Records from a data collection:
******

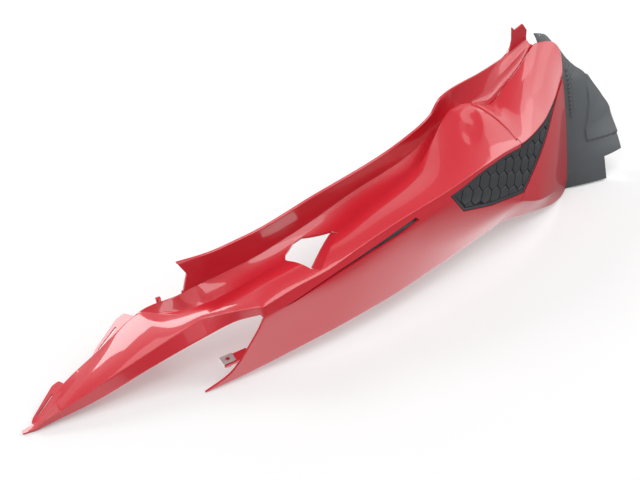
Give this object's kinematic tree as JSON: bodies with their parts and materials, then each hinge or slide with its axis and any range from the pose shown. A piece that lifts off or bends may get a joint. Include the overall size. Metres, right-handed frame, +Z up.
{
  "type": "motorcycle tail fairing",
  "caption": "Long left-hand tail fairing in glossy red plastic with a pointed front arm, a raised inner rail, a window, a vent slit, a black honeycomb insert and a black inner cover.",
  "frame": {"origin": "centre of the box's bottom, on the surface it lies on", "axes": "+X from the front tongue to the tail, +Y from the outer face towards the middle of the machine, +Z up as it lies"},
  "size_m": [0.9554, 0.1862, 0.2435],
  "materials": {
    "gloss_red": "gloss",
    "black_plastic": "matte",
    "insert_black": "matte",
    "plated_steel": "plated"
  },
  "bodies": {
    "root": {"side_panel": "gloss_red", "upper_tail_panel": "gloss_red", "lower_tail_panel": "gloss_red", "honeycomb_insert": "insert_black", "inner_cover": "black_plastic", "vent_trim": "black_plastic", "front_spring_nut": "plated_steel", "rear_spring_nut": "plated_steel", "insert_screw_1": "plated_steel", "insert_screw_2": "plated_steel", "insert_screw_3": "plated_steel", "insert_screw_4": "plated_steel", "skirt_screw_1": "plated_steel", "trim_screw_1": "plated_steel", "trim_screw_2": "plated_steel", "cover_screw_1": "plated_steel", "cover_screw_2": "plated_steel", "deck_screw_1": "plated_steel", "deck_screw_2": "plated_steel"}
  },
  "joints": []
}
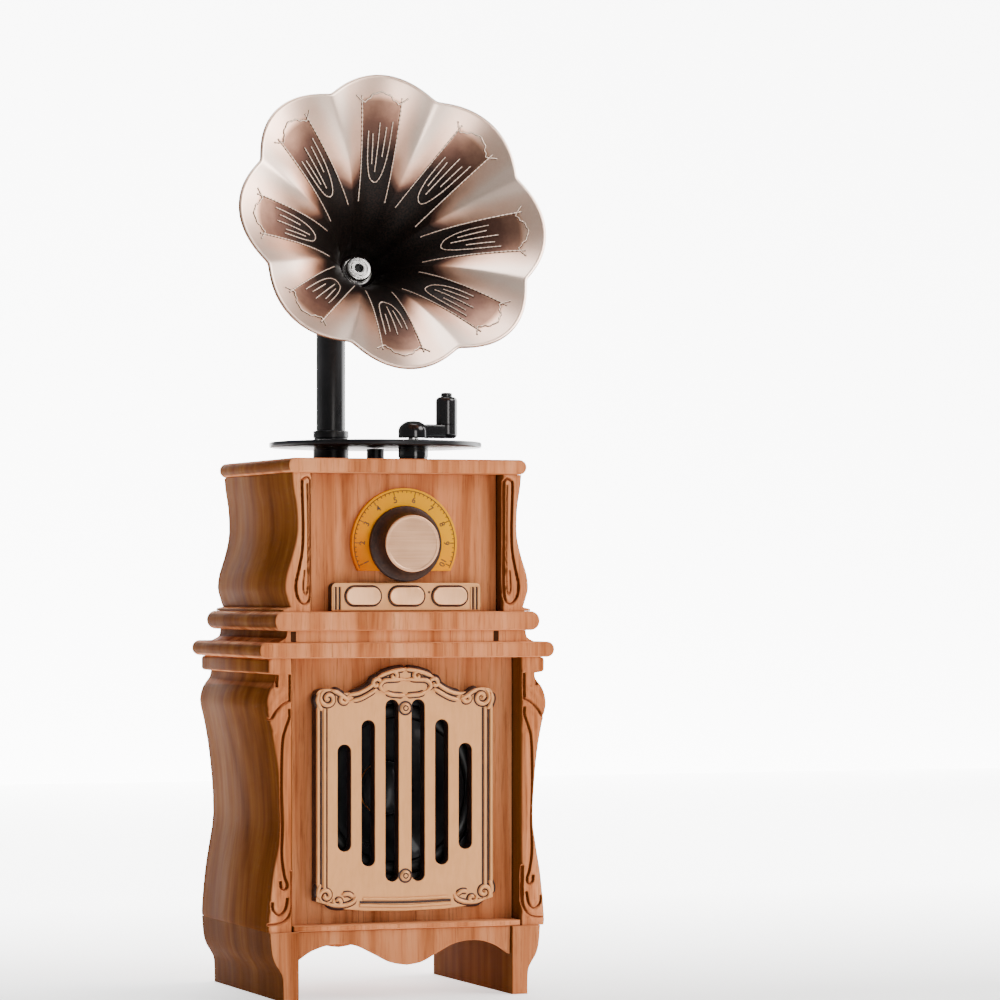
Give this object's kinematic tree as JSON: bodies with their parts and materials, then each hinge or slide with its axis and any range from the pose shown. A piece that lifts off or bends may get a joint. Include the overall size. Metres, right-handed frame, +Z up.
{
  "type": "horn loudspeaker",
  "caption": "Table-top horn loudspeaker: carved two-tier wood-grain cabinet, slotted copper grille, tuning knob, push buttons, hand crank and a swivelling petal horn.",
  "frame": {"origin": "on the surface it stands on, under the middle of the whole object's bounding box", "axes": "+X to the right as seen from the front, +Y towards the back, +Z up; the horn and grille face -Y"},
  "size_m": [0.0968, 0.0868, 0.2694],
  "materials": {
    "walnut_grain": "satin walnut grain",
    "copper_plate": "satin champagne copper plating",
    "knob_copper": "brushed copper plating, darker on the side",
    "antique_copper": "antiqued copper, near black in the throat",
    "dial_yellow": "yellow printed dial",
    "black_gloss": "semi-gloss black",
    "steel": "turned steel",
    "black_plastic": "moulded black",
    "rubber_roll": "soft black roll",
    "speaker_paper": "black coated paper",
    "circuit_board": "green solder mask",
    "battery_wrap": "blue shrink wrap"
  },
  "bodies": {
    "cabinet": {"battery": "battery_wrap", "button_board": "circuit_board", "button_plate": "copper_plate", "charging_socket": "steel", "crank_bearing": "black_gloss", "dial_plate": "dial_yellow", "disc_boss": "black_gloss", "disc_screw": "steel", "dust_cap": "speaker_paper", "front_apron": "walnut_grain", "front_sill": "walnut_grain", "grille_screw_bottom": "copper_plate", "grille_screw_top": "copper_plate", "horn_collar": "black_gloss", "lower_back_cover": "walnut_grain", "lower_cover_screw_1": "steel", "lower_cover_screw_2": "steel", "lower_front_panel": "walnut_grain", "lower_housing": "walnut_grain", "lower_left_post": "walnut_grain", "lower_right_post": "walnut_grain", "main_board": "circuit_board", "plinth_left_side": "walnut_grain", "plinth_right_side": "walnut_grain", "potentiometer": "steel", "power_switch_body": "black_plastic", "rear_apron": "walnut_grain", "record_disc": "black_gloss", "speaker_basket": "black_plastic", "speaker_cone": "speaker_paper", "speaker_grille": "copper_plate", "speaker_magnet": "steel", "speaker_surround": "rubber_roll", "top_cap": "walnut_grain", "upper_back_cover": "walnut_grain", "upper_cover_screw_1": "steel", "upper_cover_screw_2": "steel", "upper_front_panel": "walnut_grain", "upper_housing": "walnut_grain", "upper_left_post": "walnut_grain", "upper_right_post": "walnut_grain", "voice_coil": "copper_plate", "waist_lower_moulding": "walnut_grain", "waist_neck": "walnut_grain", "waist_upper_moulding": "walnut_grain"},
    "knob": {"tuning_knob": "knob_copper", "tuning_shaft": "steel"},
    "left_button": {"button_left": "copper_plate"},
    "middle_button": {"button_middle": "copper_plate"},
    "right_button": {"button_right": "copper_plate"},
    "crank": {"crank_arm": "black_gloss", "crank_axle": "steel", "crank_pin": "black_gloss"},
    "grip": {"crank_grip": "black_gloss"},
    "horn": {"horn_tube": "black_gloss", "horn_bell": "antique_copper", "horn_washer": "steel", "horn_screw": "steel", "horn_insert": "steel"},
    "switch": {"power_switch_slider": "black_plastic"}
  },
  "joints": [
    {"name": "knob_turn", "type": "hinge", "parent": "cabinet", "child": "knob", "pos_m": [0.003, -0.0262, 0.1318], "axis": [0, -1, 0], "range_deg": [-114.75, 114.75]},
    {"name": "left_button_press", "type": "slide", "parent": "cabinet", "child": "left_button", "axis": [0, 1, 0], "range_m": [0, 0.0007], "stiffness_N_per_m": 900},
    {"name": "middle_button_press", "type": "slide", "parent": "cabinet", "child": "middle_button", "axis": [0, 1, 0], "range_m": [0, 0.0007], "stiffness_N_per_m": 900},
    {"name": "right_button_press", "type": "slide", "parent": "cabinet", "child": "right_button", "axis": [0, 1, 0], "range_m": [0, 0.0007], "stiffness_N_per_m": 900},
    {"name": "crank_turn", "type": "hinge", "parent": "cabinet", "child": "crank", "pos_m": [0.0128, -0.0015, 0.163], "axis": [0, 0, 1], "continuous": true},
    {"name": "grip_spin", "type": "hinge", "parent": "crank", "child": "grip", "pos_m": [0.0233, -0.0015, 0.1678], "axis": [0, 0, 1], "continuous": true},
    {"name": "horn_swivel", "type": "hinge", "parent": "cabinet", "child": "horn", "pos_m": [-0.00164, 0.0327, 0.1563], "axis": [0, 0, 1], "continuous": true},
    {"name": "power_switch_slide", "type": "slide", "parent": "cabinet", "child": "switch", "axis": [1, 0, 0], "range_m": [0, 0.002]}
  ]
}
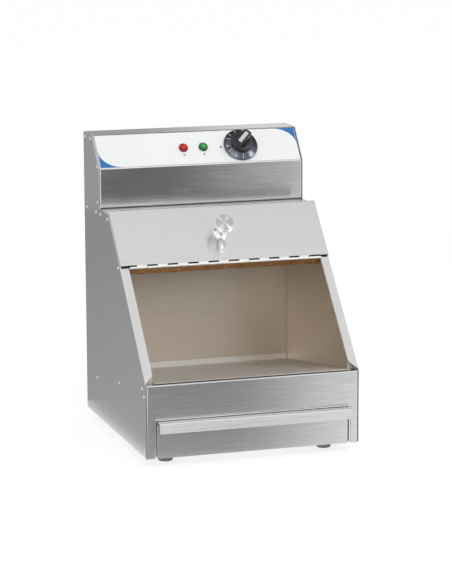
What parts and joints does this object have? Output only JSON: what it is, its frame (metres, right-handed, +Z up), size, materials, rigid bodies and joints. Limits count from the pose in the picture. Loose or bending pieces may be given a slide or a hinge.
{
  "type": "chip warmer",
  "caption": "Counter-top chip warmer: steel cabinet with a sloping open front, hinged filling hatch, perforated tray, fat drawer and a heated head with a dial and pilot lamps.",
  "frame": {"origin": "on the surface that the object stands on, under the middle of its bounding box", "axes": "+Z up, the open front faces -Y, +X to the right of someone facing the front"},
  "size_m": [0.3328, 0.3824, 0.4576],
  "materials": {
    "stainless": "fine brushed stainless sheet",
    "hinge_steel": "bright rolled stainless",
    "rivet_steel": "satin rivet heads",
    "polished_steel": "polished turned metal",
    "zinc_steel": "bright zinc plate",
    "rubber": "matt dark rubber",
    "hood_steel": "bright folded sheet",
    "sheath": "dark heat-tinted sheath",
    "label": "satin white film with blue corner prints",
    "skirt_metal": "blue-grey skirt with white scale marks",
    "black_plastic": "black moulding",
    "insert": "light pointer insert",
    "thermostat_metal": "plated housing",
    "copper": "copper bulb and capillary",
    "red_lens": "red domed lens",
    "green_lens": "green domed lens",
    "bezel": "dark bezel and body",
    "ceramic": "glazed terminal block"
  },
  "bodies": {
    "cabinet": {"side_panel_left": "stainless", "side_panel_right": "stainless", "front_panel": "stainless", "base_plate": "stainless", "back_panel": "stainless", "head_cover": "stainless", "head_floor": "stainless", "cross_rail": "stainless", "inner_wall_left": "stainless", "inner_wall_right": "stainless", "inner_back": "stainless", "tray_rail_left": "stainless", "tray_rail_right": "stainless", "drawer_runner_left": "stainless", "drawer_runner_right": "stainless", "hinge_leaf": "hinge_steel", "hinge_pin": "hinge_steel", "hinge_rivets": "rivet_steel", "rivets_left": "rivet_steel", "rivets_right": "rivet_steel", "foot_screws": "zinc_steel", "back_screws": "zinc_steel", "thermostat_screws": "zinc_steel", "foot_front_left": "rubber", "foot_front_right": "rubber", "foot_rear_left": "rubber", "foot_rear_right": "rubber", "heater_hood": "hood_steel", "heater_standoffs": "hood_steel", "heater_hangers": "hood_steel", "heater_tube": "sheath", "control_label": "label", "cable_gland": "black_plastic", "gland_nut": "black_plastic", "thermostat_body": "thermostat_metal", "thermostat_bulb": "copper", "red_lamp_lens": "red_lens", "green_lamp_lens": "green_lens", "red_lamp_body": "bezel", "green_lamp_body": "bezel", "terminal_block": "ceramic"},
    "hatch": {"hatch": "stainless", "hatch_knob": "polished_steel", "hatch_knob_screw": "zinc_steel"},
    "drawer": {"drawer_front": "stainless", "drawer_pan": "stainless"},
    "tray": {"perforated_tray": "stainless"},
    "dial": {"dial_skirt": "skirt_metal", "dial_grip": "black_plastic", "dial_insert": "insert", "thermostat_shaft": "zinc_steel"}
  },
  "joints": [
    {"name": "hatch_hinge", "type": "hinge", "parent": "cabinet", "child": "hatch", "pos_m": [0, -0.04336, 0.27373], "axis": [1, 0, 0], "range_deg": [0, 180]},
    {"name": "drawer_slide", "type": "slide", "parent": "cabinet", "child": "drawer", "axis": [0, -1, 0], "range_m": [0, 0.25]},
    {"name": "tray_slide", "type": "slide", "parent": "cabinet", "child": "tray", "axis": [0, -0.9888, 0.1495], "range_m": [0, 0.26]},
    {"name": "dial_turn", "type": "hinge", "parent": "cabinet", "child": "dial", "pos_m": [0.0682, 0.0984, 0.431], "axis": [0, -0.792, 0.6105], "range_deg": [-136, 134]}
  ]
}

******

▶ [Your objective]: Copy out all lines above that include the string "with".

▶ [The response]:
Give this object's kinematic tree as JSON: bodies with their parts and materials, then each hinge or slide with its axis and any range from the pose shown. A piece that lifts off or bends may get a joint. Include the overall size. Metres, right-handed frame, +Z up.
  "caption": "Long left-hand tail fairing in glossy red plastic with a pointed front arm, a raised inner rail, a window, a vent slit, a black honeycomb insert and a black inner cover.",
Give this object's kinematic tree as JSON: bodies with their parts and materials, then each hinge or slide with its axis and any range from the pose shown. A piece that lifts off or bends may get a joint. Include the overall size. Metres, right-handed frame, +Z up.
  "caption": "Counter-top chip warmer: steel cabinet with a sloping open front, hinged filling hatch, perforated tray, fat drawer and a heated head with a dial and pilot lamps.",
    "label": "satin white film with blue corner prints",
    "skirt_metal": "blue-grey skirt with white scale marks",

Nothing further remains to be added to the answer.